Chesapeake Semester Makes Connections Real for Students
Students take interdisciplinary approach to studying the Bay, moving from classroom to field experiences repeatedly through the semester.

Anna McCabe ’28 was one of 12 students who participated in the Washington College Chesapeake Semester this past fall. Through the Chesapeake Semester, students study the complex history, ecology, and culture of the Chesapeake Bay as a microcosm of the challenges and transitions confronting coastal communities and the world. McCabe, an environmental science major and member of the softball team, shares her thoughts on the experience below.

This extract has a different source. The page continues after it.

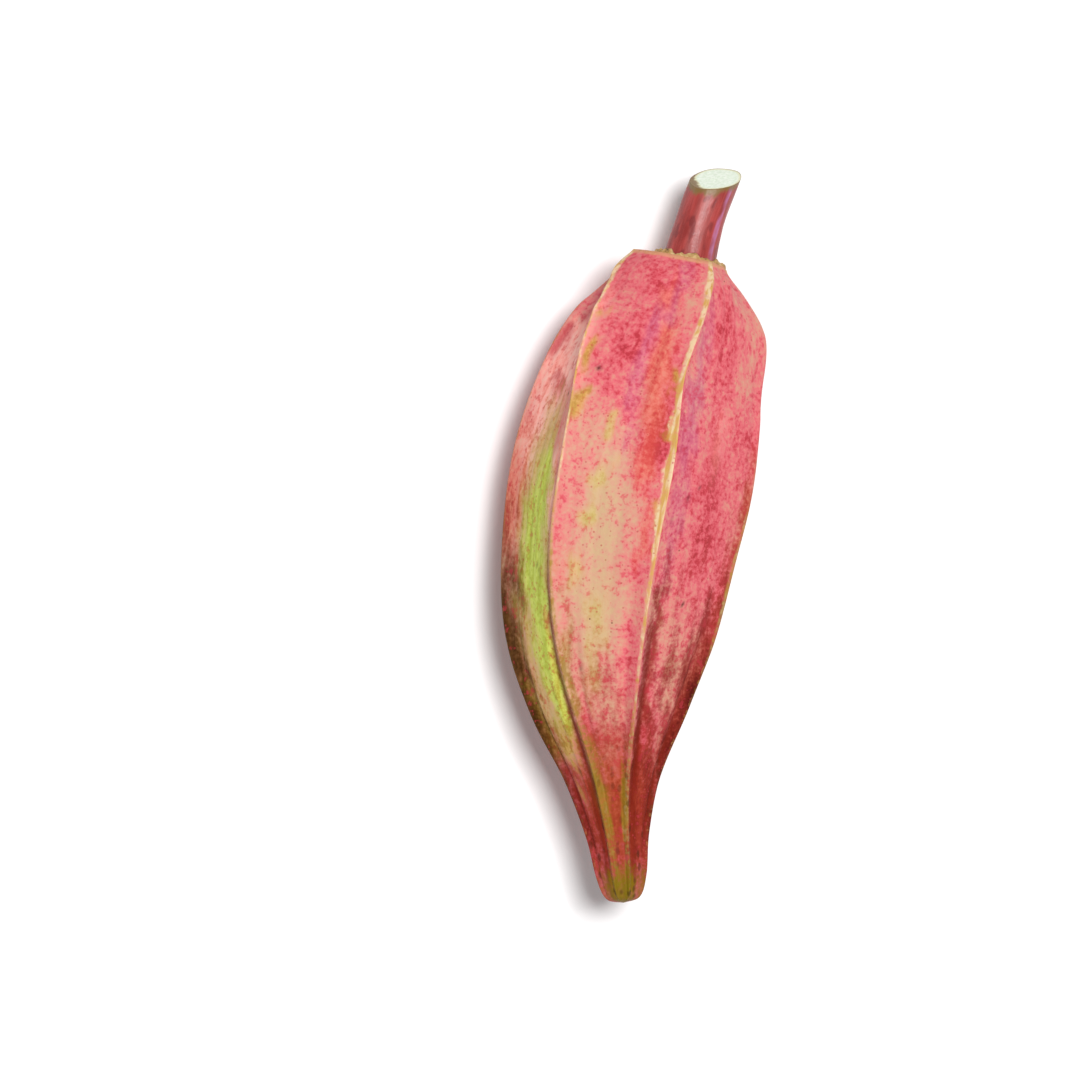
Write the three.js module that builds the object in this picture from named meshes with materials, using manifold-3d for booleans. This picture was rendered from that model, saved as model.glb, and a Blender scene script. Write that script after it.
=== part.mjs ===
// A ribbed red okra pod, lying on its side with its cut stalk.
// X runs to the right across the pod, Y from the tip to the stalk, Z up from the surface it lies on.
import * as THREE from 'three';
import { mergeVertices } from 'three/addons/utils/BufferGeometryUtils.js';
import Module from 'manifold-3d';

const wasm = await Module();
wasm.setup();

// Driving dimensions, in millimetres
const POD_LENGTH = 100;
const BELLY_RADIUS = 19;
const TOP_RADIUS = 8.4;
const TOP_EDGE = 0.5;
const REST_DEPTH = 0.5;
const TIP_RISE = 3;
const NECK_RISE = 1;
const SHOULDER_DROP = 0.5;
const PIECE_GAP = 0.3;
const RIB_HEIGHT = 0.4;
const RIB_WIDTH = 1.1;
const KNOB_WIDTH = 3.5;
const KNOB_LENGTH = 4;
const KNOB_PLACE = 0.91;
const DRAWN_IN_WIDTH = 6;
const SCAR_INNER_RADIUS = 4.75;
const SCAR_OUTER_RADIUS = 5.7;
const SCAR_HEIGHT = 0.5;
const STEM_FOOT_RADIUS = 4.3;
const STEM_RADIUS = 3.75;
const STEM_LENGTH = 13.2;
const STEM_BEND = 5.3;
const STEM_LEAN = 18;
const KNIFE_SIZE = 30;

// How the stalk was cut: how far the cut leans to one side and towards the upper side
const CUT_SIDE_SLOPE = 0.42;
const CUT_FACE_SLOPE = 0.5;

// How hollow the panels are, as a share of the pod's radius there
const PANEL_DEPTH = 0.15;
const NECK_PANEL_DEPTH = 0.1;
const NECK_GROOVE_DEPTH = 0.045;
const GROOVE_PLACE = 0.15;
const GROOVE_WIDTH = 0.08;

// From where to where along the pod, as shares of its length, the neck's form gives way to the belly's,
// the shoulder is drawn in and the ribs sink away; at the tip they rise between two crest radii instead
const NECK_END = [0.25, 0.6];
const DRAWN_IN_END = [KNOB_PLACE, 0.99];
const RIB_END = [0.9, 1];
const RIB_START_RADII = [1, 5];

// How finely the surfaces are divided
const PANEL_COLUMNS = 14;
const CREST_CROWDING = 0.6;
const STATIONS_PER_SPAN = 4;
const STEM_COLUMNS = 28;
const SCAR_COLUMNS = 60;

// Each rib stands at an angle from straight up, positive to the right.
// It drifts from its angle at the tip to that at the belly and swings to that at the shoulder;
// one bows aside before it gets there. Some ribs start as a low knob, and the shoulder above them
// is drawn in, or bulges where the number is negative. Both are in millimetres.
const RIBS = [
  { tip: -72, belly: -90, shoulder: -104, bow: 0, knob: 0.2, drawnIn: 0 },
  { tip: -18, belly: -36, shoulder: -78, bow: 0, knob: 0, drawnIn: -1.1 },
  { tip: 17, belly: 18, shoulder: 27, bow: -8.5, knob: 0, drawnIn: 0 },
  { tip: 74, belly: 84, shoulder: 88, bow: 0, knob: 0.5, drawnIn: 2 },
  { tip: 130, belly: 150, shoulder: 140, bow: 0, knob: 0.4, drawnIn: 1.5 },
  { tip: 215, belly: 210, shoulder: 192, bow: 0, knob: 0.2, drawnIn: 0.5 },
];
const BELLY_SHARE = 0.6;
const BOW_SHARE = 0.87;
const BOW_LENGTH = 0.12;
const REST_RIB_ANGLE = 30;

// Height of the middle line where the pod is widest, so that its two lowest ribs bed in by REST_DEPTH
const AXIS_HEIGHT = BELLY_RADIUS * Math.cos(THREE.MathUtils.degToRad(REST_RIB_ANGLE)) - REST_DEPTH;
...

Having just completed Chesapeake Semester this fall, I can safely say that it was an experience I will cherish and always look
back on in awe now knowing how special it was. I am so grateful it turned out that
way too, as Chesapeake Semester was a main selling point as to why I chose to come
to Washington College.
The big thing that sets the program apart from typical schooling is its commitment
to teaching about our beloved local body of water, the Chesapeake Bay, in an interdisciplinary
fashion through experiential learning opportunities. This meant learning inside the
classroom for a week or two and then going out and talking to field experts about
what we learned while being in places significant to the topics discussed, such as
cattle farms, museums, Smith Island, and even Belize, where we saw how certain environmental
and social issues are the same no matter where you are!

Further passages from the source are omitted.